Some retail locations that may no longer be financially viable could be attractive for multifamily and other densification.
Open-air, necessity-based retailers in neighbourhood shopping centres — including grocery stores, pharmacies, bank branches and national brands catering to mass-market consumers — have experienced rising traffic and sales during the pandemic. This type of retail should continue to thrive in 2021.
Canadian office outlook
The pandemic led to an unprecedented increase in working from home. Although this shift was initially expected to be short-lived, it has continued into 2021. Russo believes people will need more widespread COVID-19 immunity and confidence in using public transit and elevators before office towers fully recover.
“While people are negative toward the asset class, some may take a contrarian approach,” said Russo. “I don’t think we saw so much of that in 2020 — at least not in North America, though you did see some of it in Europe and Asia.
“But I think you could see some of that in North America once we get through the winter season and the (COVID-19) numbers come down and people start going outside again and the vaccines start to take hold.”
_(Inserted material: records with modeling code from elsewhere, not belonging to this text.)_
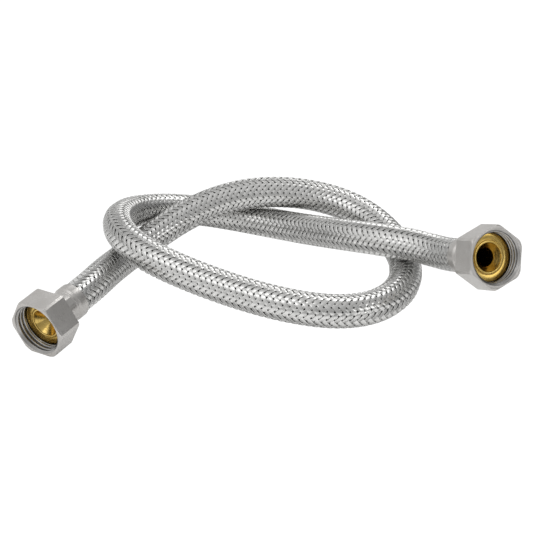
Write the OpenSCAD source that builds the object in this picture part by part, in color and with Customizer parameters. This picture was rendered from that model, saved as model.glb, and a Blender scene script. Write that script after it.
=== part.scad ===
// Braided supply line: a rubber hose under a woven steel sleeve, tied in a loose overhand knot,
// with a crimped ferrule, a brass insert and a free-turning hex union nut at each end.
// Units are mm, +Z is up, the table is z = 0 and the origin is midway between the end fittings.

/* [Union nuts] */
// Bore of the pipe thread at its crests
thread_bore = 19.8; // [18:0.1:22]
// Depth of the thread from its crests to its root
thread_depth = 0.8; // [0.7:0.05:1.1]
// Thickness of the nut's wall outside the thread, at the flats
nut_wall = 0.8; // [0.7:0.1:4]
// Overall length of the nut
nut_length = 11.5; // [10.5:0.5:18]
// Thickness of the wall behind the thread
nut_back_wall = 3; // [2:0.1:4]
// Width by which the countersunk mouth is wider than the thread's root, on each side
mouth_flare = 0.3; // [0.1:0.1:0.6]
// Depth of the countersunk mouth
mouth_depth = 1; // [0.5:0.1:1.5]
// Width of the flat rim round the mouth, out to the bevel that takes the corners off
mouth_rim = 1.3; // [0.9:0.1:1.6]
// Length of the bevel at the front of the hexagon
front_bevel = 1; // [0.6:0.1:2]
// Length of the small bevel at the back of the hexagon
back_bevel = 0.4; // [0.2:0.1:0.8]

/* [Brass inserts] */
// Thickness of the flange that seals against the mating pipe
flange_thickness = 2.4; // [1.6:0.1:3]
// Width of the flat seat between the flange's edge and the raised ring
seat_width = 3; // [2:0.1:3.4]
// Width of the raised sealing ring
ring_width = 0.9; // [0.5:0.1:1.2]
// Height of the raised sealing ring
ring_height = 0.4; // [0.2:0.1:0.6]
// Depth of the short conical lead-in to the waterway at end b
cone_depth = 2.8; // [1.5:0.1:4]
// Depth of the long conical lead-in to the throat at end a
long_cone_depth = 5.6; // [4:0.1:6]
// Diameter of the throat that the long cone at end a closes to
throat_diameter = 3; // [2:0.1:4]
// Outer diameter of the hose stem at its barbs
stem_diameter = 9.6; // [8:0.1:11.6]
// Thickness of the stem's wall
stem_wall = 1; // [0.7:0.05:1.3]
// Length of the hose stem behind the flange
stem_length = 14; // [10:0.5:17]
// Number of barbs on the stem
barb_count = 4; // [2:1:5]
// Depth of the grooves between the barbs
barb_depth = 0.4; // [0.2:0.05:0.5]

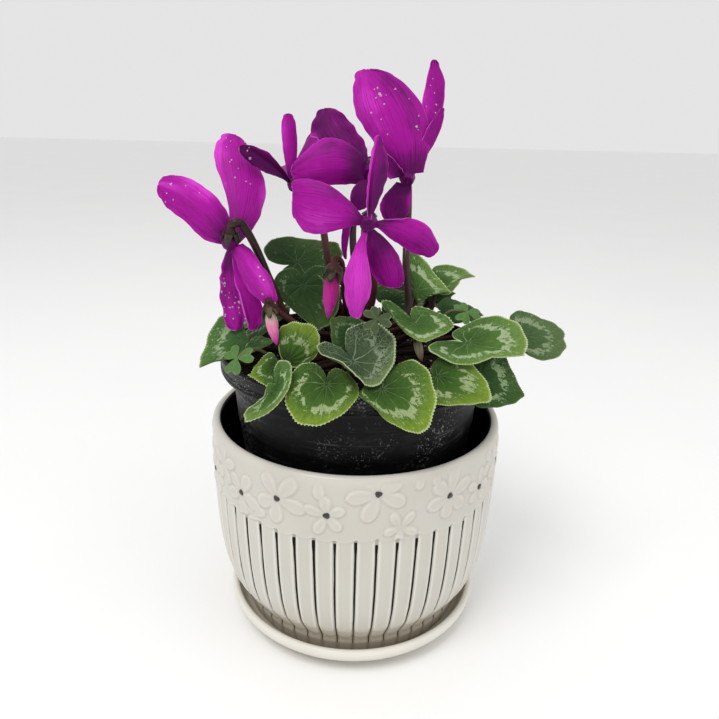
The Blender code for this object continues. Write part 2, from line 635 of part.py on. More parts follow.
# Blooms and buds

PETAL_STATIONS = [0.0, 0.12, 0.3, 0.48, 0.62, 0.76, 0.88, 0.96, 1.0]
BLUNT_WIDTHS = [0.24, 0.40, 0.68, 0.93, 1.0, 0.97, 0.82, 0.55, 0.0]
SLIM_WIDTHS = [0.24, 0.40, 0.72, 0.97, 1.0, 0.84, 0.54, 0.26, 0.0]
PETAL_ROWS = [0.0, 0.2, 0.42, 0.66, 0.88]
PETAL_COLUMNS = [-1.0, -0.5, 0.0, 0.5, 1.0]


def petal_terms(u, v):
    return np.array([1.0, u, v, u * u, v * v])


PETAL_SPOTS = [(0, 0), (1, 0), (0.5, 0), (0.62, 1), (0.62, -1)]
PETAL_PINS = np.linalg.inv(np.array([petal_terms(*spot) for spot in PETAL_SPOTS]))


def petal_sheet(row):
    spots = np.array([row[key] for key in ("root", "tip", "middle", "left", "right")], float)
    weights = PETAL_PINS @ spots
    return lambda u, v: petal_terms(u, v) @ weights


def petal_width(row, u):
    blunt = row["blunt"] * np.interp(u, PETAL_STATIONS, BLUNT_WIDTHS)
    slim = (1 - row["blunt"]) * np.interp(u, PETAL_STATIONS, SLIM_WIDTHS)
    return max(blunt + slim, row.get("base", 0) * (1 - 2 * u))


def make_petal(row, finish):
    sheet = petal_sheet(row)
    spots = []
    for u in PETAL_ROWS:
        for v in PETAL_COLUMNS:
            spots.append((u, v * petal_width(row, u)))
    spots.append((1.0, 0.0))
    middle = [sheet(u, v) for u, v in spots]
    normals = [sheet_normal(sheet, u, v) for u, v in spots]
    wide = len(PETAL_COLUMNS)
    triangles = []
    for r in range(len(PETAL_ROWS) - 1):
        for c in range(wide - 1):
            a = r * wide + c
            triangles += [(a, a + wide, a + wide + 1), (a, a + wide + 1, a + 1)]
    last = (len(PETAL_ROWS) - 1) * wide
    tip = len(spots) - 1
    for c in range(wide - 1):
        triangles.append((last + c, tip, last + c + 1))
    left = [r * wide for r in range(len(PETAL_ROWS))]
    right = [r * wide + wide - 1 for r in range(len(PETAL_ROWS))]
    border = list(range(wide)) + right[1:] + [tip] + left[:0:-1]
    return plate("petal", middle, normals, triangles, border[::-1], PETAL_THICKNESS, finish)


def unit(vector):
    vector = np.array(vector, float)
    return vector / np.linalg.norm(vector)


def bloom_seat(row):
    # the flat back of the bloom's tube, where the calyx sits
    return np.array(row["mouth"], float) - unit(row["axis"]) * TUBE_LENGTH


def petal_root(row, petal):
    # petals spring from the rim of the tube, on the side that they grow to
    axis = unit(row["axis"])
    mouth = np.array(row["mouth"], float)
    way = np.array(petal["middle"], float) - mouth
    way -= axis * (way @ axis)
    return mouth + unit(way) * RIM_REACH


def make_bloom(name, row, finish):
    axis = unit(row["axis"])
    mouth = np.array(row["mouth"], float)
    back = bloom_seat(row)
    core = tube(name, [back, back + axis * 1.5, mouth + axis * 1.0, mouth + axis * 3.0],
                [TUBE_RADIUS - 0.8, TUBE_RADIUS, TUBE_RADIUS, TUBE_RADIUS - 1.2], 8, finish)
    petals = [make_petal(dict(petal, root=petal_root(row, petal)), finish) for petal in row["petals"]]
    apply_boolean(core, "UNION", petals)
    return core


def stalk_foot(points):
    # the straight end of a stalk, sunk in its hole in the crown
    x, y, _ = points[0]
    return np.array([x, y, tuber_surface(math.hypot(x, y)) - HOLE_DEPTH])


def stalk_route(points):
    return [stalk_foot(points), *smooth_path(points, 2)]


def make_stalk(name, row, points, finish):
    # the stalk, with the calyx as a flare at its end
    axis = unit(row["axis"])
    seat = bloom_seat(row) - axis * GAP
    path = stalk_route([*points, tuple(seat - axis * 6.0)])
    path += [seat - axis * 4.0, seat - axis * 1.5, seat]
    radii = [STALK_RADIUS] * (len(path) - 3) + [2.6, 3.3, 2.9]
    return tube(name + "_stalk", path, radii, 6, finish)


def make_bud(name, row, finish):
    neck, tip = np.array(row["neck"], float), np.array(row["tip"], float)
    stations = [0.0, 0.12, 0.35, 0.6, 0.82, 1.0]
    swell = [0.75, 0.92, 1.0, 0.85, 0.5, 0.15]
    path = [neck + (tip - neck) * t for t in stations]
    return tube(name, path, [row["radius"] * s for s in swell], 8, finish)


def make_bud_stalk(name, row, finish):
    neck, tip = np.array(row["neck"], float), np.array(row["tip"], float)
    axis = unit(tip - neck)
    seat = neck - axis * GAP
    slim = 0.7 * STALK_RADIUS
    path = stalk_route(row["stalk"]) + [seat - axis * 4.5, seat - axis * 2.0, seat]
    radii = [slim] * (len(path) - 3) + [row["radius"] * s for s in (0.7, 1.05, 0.95)]
    return tube(name + "_stalk", path, radii, 6, finish)


# Sorrel sprigs

HALF_LEAFLET = [(0.30, 0.28), (0.80, 0.55), (1.08, 0.32)]
LEAFLET_END = (0.86, 0.0)
LEAFLET_GAP = (0.06, 0.104)
LEAFLET_FOLD = 0.18


def make_sprig(name, row, finish):
    # three heart-shaped leaflets in one plate, folded along their middles, on a thin stem
    foot = np.array([*row["stem"][0], SOIL_TOP - 7.0])
    path = [foot, *smooth_path([foot + (0, 0, 12), *row["stem"][1:]], 2)]
    stem = tube(name, path, [SPRIG_STEM_RADIUS] * len(path), 4, finish)
    head = path[-1] - unit(path[-1] - path[-2]) * 0.5
    normal = unit(row["face"])
    side = unit(np.cross(normal, (0.3, 1.0, 0.2)))
    other = np.cross(normal, side)
    outline = []
    right = [(u, -v) for u, v in HALF_LEAFLET]
    for k in range(3):
        turn = math.radians(row["turn"] + 120 * k)
        along = side * math.cos(turn) + other * math.sin(turn)
        across = np.cross(normal, along)
        for u, v in [*right, LEAFLET_END, *reversed(HALF_LEAFLET), LEAFLET_GAP]:
            outline.append(head + row["size"] * (along * u + across * v - normal * LEAFLET_FOLD * abs(v)))
    edge = list(range(len(outline)))
    triangles = [(len(outline), a, b) for a, b in zip(edge, edge[1:] + edge[:1])]
    middle = [*outline, head]
    leaflets = plate("leaflets", middle, [normal] * len(middle), triangles, edge, SPRIG_THICKNESS, finish)
    apply_boolean(stem, "UNION", [leaflets])
    return stem


def build():
    clear_scene()
    glaze = material("white_glaze", (0.80, 0.77, 0.70), 0.28)
    plastic = material("black_plastic", (0.015, 0.015, 0.016), 0.45)
    earth = material("soil", (0.06, 0.04, 0.03), 0.95)
    bark = material("tuber_and_petioles", (0.16, 0.06, 0.04), 0.65)
    green = material("leaf", (0.08, 0.20, 0.04), 0.5)
    magenta = material("petal", (0.52, 0.02, 0.42), 0.45)
    red_stalk = material("flower_stalk", (0.12, 0.03, 0.03), 0.5)
    clover = material("sorrel", (0.10, 0.20, 0.07), 0.6)
    make_saucer(glaze)
    make_planter(glaze)
    make_nursery_pot(plastic)
    make_soil(earth)
    make_tuber(bark)
    for name, row in all_leaves().items():
        make_blade(name, row, green)
    for name, row in BLOOMS.items():
        make_bloom(name, row, magenta)
        make_stalk(name, row, STALKS[name], red_stalk)
    for name, row in BUDS.items():
        make_bud(name, row, magenta)
        make_bud_stalk(name, row, red_stalk)
    for name, row in SPRIGS.items():
        make_sprig(name, row, clover)


build()
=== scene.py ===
import math

import bpy
import numpy as np
from mathutils import Matrix, Vector


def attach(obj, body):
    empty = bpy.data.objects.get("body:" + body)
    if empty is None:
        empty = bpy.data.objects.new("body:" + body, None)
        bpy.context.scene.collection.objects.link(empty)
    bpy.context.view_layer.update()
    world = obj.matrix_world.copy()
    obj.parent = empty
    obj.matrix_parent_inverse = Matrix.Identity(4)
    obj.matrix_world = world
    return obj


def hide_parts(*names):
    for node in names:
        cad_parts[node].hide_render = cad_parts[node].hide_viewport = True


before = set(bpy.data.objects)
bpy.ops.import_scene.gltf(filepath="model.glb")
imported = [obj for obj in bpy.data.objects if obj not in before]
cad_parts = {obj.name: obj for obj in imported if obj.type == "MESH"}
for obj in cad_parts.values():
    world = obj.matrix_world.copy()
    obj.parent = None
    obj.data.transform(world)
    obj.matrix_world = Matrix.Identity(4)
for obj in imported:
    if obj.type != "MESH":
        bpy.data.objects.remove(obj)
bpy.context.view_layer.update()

# A potted cyclamen. Places are written in millimetres, with +Z up and -Y to the front,
# and become metres when a mesh gets its shape.
mm = 0.001
print("frame loaded:", len(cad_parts), "nodes")


# Meshes

def alone(piece):
    # leaves only this piece selected and active
    bpy.ops.object.select_all(action="DESELECT")
    piece.select_set(True)
    bpy.context.view_layer.objects.active = piece


def sheetOf(name, columns, rows):
    # a flat grid from -1 to 1, which the caller bends into shape
    bpy.ops.object.select_all(action="DESELECT")
    bpy.ops.mesh.primitive_grid_add(x_subdivisions=columns, y_subdivisions=rows, size=2)
    piece = bpy.context.object
    piece.name = name
    piece.data.name = name
    return piece


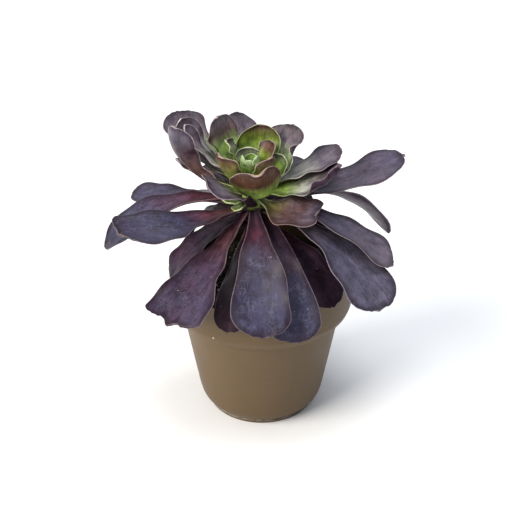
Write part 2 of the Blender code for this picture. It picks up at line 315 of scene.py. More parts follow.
def deepened(tree, shade, mottle, streak):
    """The leaf's own colour, made darker and lighter by mottling and streaks."""
    depth = times(tree, ranged(tree, mottle, 0.3, 0.7, 0.6, 1.4), ranged(tree, streak, 0.3, 0.7, 0.76, 1.24))
    grey = wire(tree, "CombineColor", {0: depth, 1: depth, 2: depth}).outputs[0]
    return mixed(tree, 1.0, shade, grey, "MULTIPLY")


def wax_share(tree, flat, rim, wax):
    """How much bloom there is: it lies in patches and is rubbed off along the margin."""
    patch = ranged(tree, noise(tree, flat, 80.0, 7.0, 0.72), 0.38, 0.60)
    share = times(tree, wax, ranged(tree, patch, 0.0, 1.0, 0.15, 1.0))
    return times(tree, share, ranged(tree, rim, 1.0, 6.0, 0.35, 1.0))


def cracks(tree, flat, wax):
    """The net: dark cores of its cells, and the lines between them, which come and go."""
    drift = wire(tree, "TexNoise", {"Vector": flat, "Scale": 330.0, "Detail": 2.0}).outputs["Color"]
    bent = wire(tree, "Mix", {0: 0.0025, 4: flat, 5: drift}, data_type="VECTOR").outputs[1]
    place = stretched(tree, bent, (250.0, 360.0, 1.0))
    cells = wire(tree, "TexVoronoi", {"Vector": place, "Scale": 1.0, "Randomness": 0.9},
                 feature="DISTANCE_TO_EDGE").outputs["Distance"]
    core = times(tree, ranged(tree, cells, 0.04, 0.24, 0.0, 0.5), wax)
    line = times(tree, ranged(tree, cells, 0.01, 0.08, 1.0, 0.0), wax)
    return core, times(tree, line, ranged(tree, noise(tree, flat, 110.0, 2.0), 0.42, 0.62))


def margined(tree, colour, shade, flat, rim, margin, band, reach, glow):
    """A band of painted shade inside the margin, and the pale margin, partly painted light, worn in places.
    """
    # painted shade: a dark band from about a millimetre inside the margin, fading out by reach
    shadow = times(tree, ranged(tree, rim, 0.3, 0.7), ranged(tree, rim, 1.2, reach, 1.0, 0.0))
    colour = mixed(tree, times(tree, shadow, band), colour, (0.016, 0.008, 0.014))
    worn = ranged(tree, noise(tree, flat, 420.0, 2.0), 0.3, 0.7, 0.35, 1.0)
    edge = times(tree, ranged(tree, rim, 0.25, 0.65, 1.0, 0.0), worn)
    # partly painted light: the margin's own pale colour mixed with the leaf colour made glow times brighter
    pale = mixed(tree, 0.4, margin, mixed(tree, 1.0, shade, (glow, glow, glow), "MULTIPLY"))
    return mixed(tree, times(tree, edge, 0.8), colour, pale)


# %% Leaf skins


def leaf_skin(name, roughness, bloom, net, margin, band, reach, glow):
    """The finish of a group of leaves: bloom, net and margin are the colours of those three layers.

    band is how strong the painted shade inside the margin is, and reach how far in it fades out, in
    millimetres. glow is how much brighter than the leaf's own colour the painted light through the margin is.
    """
    made, tree, shader = new_finish(name, roughness, LEAF_GLOSS)
    shade, flat = fact(tree, "shade", "Color"), fact(tree, "flat", "Vector")
    rim, wax = fact(tree, "rim", "Fac"), fact(tree, "wax", "Fac")
    mottle = noise(tree, flat, 160.0, 4.0, 0.6)
    streak = noise(tree, stretched(tree, flat, (60.0, 900.0, 1.0)), 1.0)
    colour = deepened(tree, shade, mottle, streak)
    waxy = wax_share(tree, flat, rim, wax)
    colour = mixed(tree, times(tree, waxy, 0.75), colour, bloom)
    core, line = cracks(tree, flat, wax)
    colour = mixed(tree, core, colour, (0.034, 0.024, 0.046))
    colour = mixed(tree, times(tree, line, 0.5), colour, net)
    dot = specks(tree, flat, 230.0, (0.05, 0.09), (0.90, 0.92))
    colour = mixed(tree, times(tree, dot, 0.7), colour, (0.62, 0.60, 0.62))
    colour = margined(tree, colour, shade, flat, rim, margin, band, reach, glow)
    surface(tree, shader, colour, ranged(tree, waxy, 0.0, 1.0, roughness - 0.08, roughness + 0.12))
    under = bumped(tree, shader, streak, 0.00012, 0.5)
    under = bumped(tree, shader, mottle, 0.00018, 0.5, under)
    bumped(tree, shader, line, -0.00008, 0.6, under)
    return made


LEAF_SKINS = {
    "outer_leaf": leaf_skin("dark_leaf_skin", 0.46, bloom=(0.044, 0.045, 0.091), net=(0.130, 0.123, 0.168),
                            margin=(0.21, 0.16, 0.16), band=0.7, reach=7.0, glow=2.6),
    "inner_leaf": leaf_skin("rosette_leaf_skin", 0.42, bloom=(0.095, 0.090, 0.105), net=(0.13, 0.13, 0.125),
                            margin=(0.60, 0.48, 0.42), band=0.5, reach=4.0, glow=3.2),
    "bud_leaf": leaf_skin("bud_leaf_skin", 0.40, bloom=(0.20, 0.27, 0.12), net=(0.22, 0.30, 0.14),
                          margin=(0.45, 0.50, 0.36), band=0.15, reach=3.0, glow=1.6),
}
print("leaf skins:", ", ".join(LEAF_SKINS))

# %% [markdown]
# ## Colours of the leaves
# The leaves are coloured from a small box of paints. Each leaf names five of them for its upper side, from
# the stalk to the tip, and two or five for its lower side. The rest is the same rule for all: the paints
# run into each other along the leaf, and the last but one of the upper side also creeps up along the
# margins, as the purple of the real plant does where the sun reaches it.

# %% Paints
PAINTS = {
    "pearl": (0.38, 0.37, 0.32),
    "mint": (0.33, 0.42, 0.20),
    "sprout": (0.32, 0.47, 0.13),
    "lime": (0.27, 0.38, 0.08),
    "leaf": (0.165, 0.25, 0.05),
    "moss": (0.17, 0.15, 0.045),
    "grass": (0.125, 0.165, 0.022),
    "sage": (0.20, 0.21, 0.15),
    "olive": (0.12, 0.11, 0.04),
    "lilac": (0.20, 0.155, 0.19),
    "mauve": (0.115, 0.090, 0.112),
    "haze": (0.110, 0.096, 0.135),
    "taupe": (0.075, 0.060, 0.062),
    "rust": (0.086, 0.043, 0.034),
    "umber": (0.072, 0.033, 0.019),
    "rose": (0.13, 0.050, 0.058),
    "wine": (0.085, 0.028, 0.040),
    "claret": (0.055, 0.016, 0.026),
    "maroon": (0.028, 0.010, 0.017),
    "blush": (0.125, 0.074, 0.070),
    "plum": (0.068, 0.036, 0.062),
    "grape": (0.044, 0.026, 0.044),
    "slate": (0.072, 0.062, 0.090),
    "steel": (0.044, 0.042, 0.068),
    "indigo": (0.026, 0.022, 0.044),
    "aubergine": (0.022, 0.013, 0.022),
    "ink": (0.011, 0.006, 0.009),
    "pitch": (0.0055, 0.0032, 0.0045),
}
print(len(PAINTS), "paints")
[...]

Tenant demand for life sciences laboratory and office space is strong, particularly in international markets like Toronto that are near major research institutions, funding and university talent pools. The only new office space Russo expects to see developed this year will be in the life sciences space.
“There’s a massive demand for pharmaceutical laboratories and R and D,” he said. “We need more protection from future threats like COVID-19 and we need to plow more money into healthcare.”